#### STATED TASK:
Copy every line of the data exactly, leaving nothing out.

#### DATA BLOCK:
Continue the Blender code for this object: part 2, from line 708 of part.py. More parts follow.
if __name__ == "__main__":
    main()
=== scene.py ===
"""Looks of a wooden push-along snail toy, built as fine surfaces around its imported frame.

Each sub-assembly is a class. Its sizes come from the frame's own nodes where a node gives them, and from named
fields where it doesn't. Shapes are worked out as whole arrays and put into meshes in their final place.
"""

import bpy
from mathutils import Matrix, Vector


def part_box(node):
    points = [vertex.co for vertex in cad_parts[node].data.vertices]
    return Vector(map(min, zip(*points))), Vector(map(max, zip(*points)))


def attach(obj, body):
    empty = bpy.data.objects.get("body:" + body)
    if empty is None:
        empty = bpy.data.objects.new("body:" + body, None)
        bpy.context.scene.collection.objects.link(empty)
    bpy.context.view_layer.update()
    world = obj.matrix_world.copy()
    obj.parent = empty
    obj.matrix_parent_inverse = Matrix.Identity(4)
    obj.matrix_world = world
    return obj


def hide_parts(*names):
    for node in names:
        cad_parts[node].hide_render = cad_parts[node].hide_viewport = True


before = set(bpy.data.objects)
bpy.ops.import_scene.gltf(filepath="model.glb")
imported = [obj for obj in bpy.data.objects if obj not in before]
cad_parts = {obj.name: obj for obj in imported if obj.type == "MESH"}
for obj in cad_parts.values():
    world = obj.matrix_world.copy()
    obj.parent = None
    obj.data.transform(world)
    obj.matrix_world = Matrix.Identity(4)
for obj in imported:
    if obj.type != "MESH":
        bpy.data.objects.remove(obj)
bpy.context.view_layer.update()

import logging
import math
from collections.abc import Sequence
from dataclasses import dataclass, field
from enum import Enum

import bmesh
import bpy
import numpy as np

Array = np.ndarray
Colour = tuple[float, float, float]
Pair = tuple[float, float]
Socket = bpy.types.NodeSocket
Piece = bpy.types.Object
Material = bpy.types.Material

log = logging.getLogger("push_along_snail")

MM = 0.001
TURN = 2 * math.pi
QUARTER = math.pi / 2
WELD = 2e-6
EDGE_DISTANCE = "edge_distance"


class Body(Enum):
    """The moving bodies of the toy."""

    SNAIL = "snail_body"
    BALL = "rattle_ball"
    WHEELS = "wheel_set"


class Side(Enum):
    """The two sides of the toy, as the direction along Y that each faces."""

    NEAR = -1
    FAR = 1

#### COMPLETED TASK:
Continue the Blender code for this object: part 2, from line 708 of part.py. More parts follow.
if __name__ == "__main__":
    main()
=== scene.py ===
"""Looks of a wooden push-along snail toy, built as fine surfaces around its imported frame.

Each sub-assembly is a class. Its sizes come from the frame's own nodes where a node gives them, and from named
fields where it doesn't. Shapes are worked out as whole arrays and put into meshes in their final place.
"""

import bpy
from mathutils import Matrix, Vector


def part_box(node):
    points = [vertex.co for vertex in cad_parts[node].data.vertices]
    return Vector(map(min, zip(*points))), Vector(map(max, zip(*points)))


def attach(obj, body):
    empty = bpy.data.objects.get("body:" + body)
    if empty is None:
        empty = bpy.data.objects.new("body:" + body, None)
        bpy.context.scene.collection.objects.link(empty)
    bpy.context.view_layer.update()
    world = obj.matrix_world.copy()
    obj.parent = empty
    obj.matrix_parent_inverse = Matrix.Identity(4)
    obj.matrix_world = world
    return obj


def hide_parts(*names):
    for node in names:
        cad_parts[node].hide_render = cad_parts[node].hide_viewport = True


before = set(bpy.data.objects)
bpy.ops.import_scene.gltf(filepath="model.glb")
imported = [obj for obj in bpy.data.objects if obj not in before]
cad_parts = {obj.name: obj for obj in imported if obj.type == "MESH"}
for obj in cad_parts.values():
    world = obj.matrix_world.copy()
    obj.parent = None
    obj.data.transform(world)
    obj.matrix_world = Matrix.Identity(4)
for obj in imported:
    if obj.type != "MESH":
        bpy.data.objects.remove(obj)
bpy.context.view_layer.update()

import logging
import math
from collections.abc import Sequence
from dataclasses import dataclass, field
from enum import Enum

import bmesh
import bpy
import numpy as np

Array = np.ndarray
Colour = tuple[float, float, float]
Pair = tuple[float, float]
Socket = bpy.types.NodeSocket
Piece = bpy.types.Object
Material = bpy.types.Material

log = logging.getLogger("push_along_snail")

MM = 0.001
TURN = 2 * math.pi
QUARTER = math.pi / 2
WELD = 2e-6
EDGE_DISTANCE = "edge_distance"


class Body(Enum):
    """The moving bodies of the toy."""

    SNAIL = "snail_body"
    BALL = "rattle_ball"
    WHEELS = "wheel_set"


class Side(Enum):
    """The two sides of the toy, as the direction along Y that each faces."""

    NEAR = -1
    FAR = 1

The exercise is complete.